Will someone explain to me what on earth is the use, in a classroom, of any material which is not potentially explosive? Surely the teacher's fundamental task is to ensure not only that...[the] classroom is crammed to the rafters with explosive material, but that explosions occur frequently and with great violence. To shield a child from controversy is to shield him [or her] from the essential material of the analytical imagination, and to render him [or her] incapable of rational independence, logical argument, or spiritual integrity, for none of these things can be achieved without fighting some terrible demons. Any teacher who wished to "shield"...students from such capacities is a gross public danger, and should be exposed to the ridicule of intelligent students and the ceaseless hostility of loving parents wherever he [or she] shows his [or her] wretched sniveling face. There is no such thing as a safe education, and the futile search for it will always be a successful search for moral cowardice, corroding boredom and eternal despair. God save us from such evil rubbish (Gough, 1991).

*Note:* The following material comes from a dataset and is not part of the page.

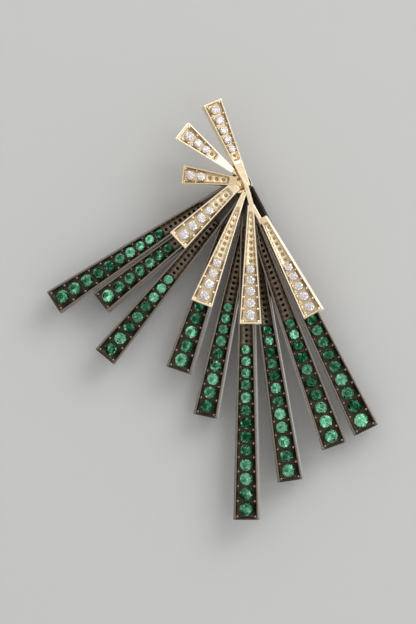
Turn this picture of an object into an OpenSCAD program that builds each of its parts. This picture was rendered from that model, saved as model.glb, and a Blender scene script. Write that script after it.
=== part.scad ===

This catchy letter to the editor of Canada's national newspaper could be dismissed as just another humorous and overstated rant against schools. Though it is filled with naive assumptions about curriculum and the daily realities of classrooms, and though its position is stated in extreme terms for shock appeal, the letter does underscore a deeper historical tension about the identity of social studies. Social educators have recognized for decades that various types of issues ought to have some place in the classroom:
Public Policy Issues. Citizenship goals require the development of student understandings and dispositions appropriate for thinking critically about public issues and entering into the larger debate (Ad Hoc, 1987). Open-mindedness and independent thought are encouraged as young people learn to seriously engage views different from their own.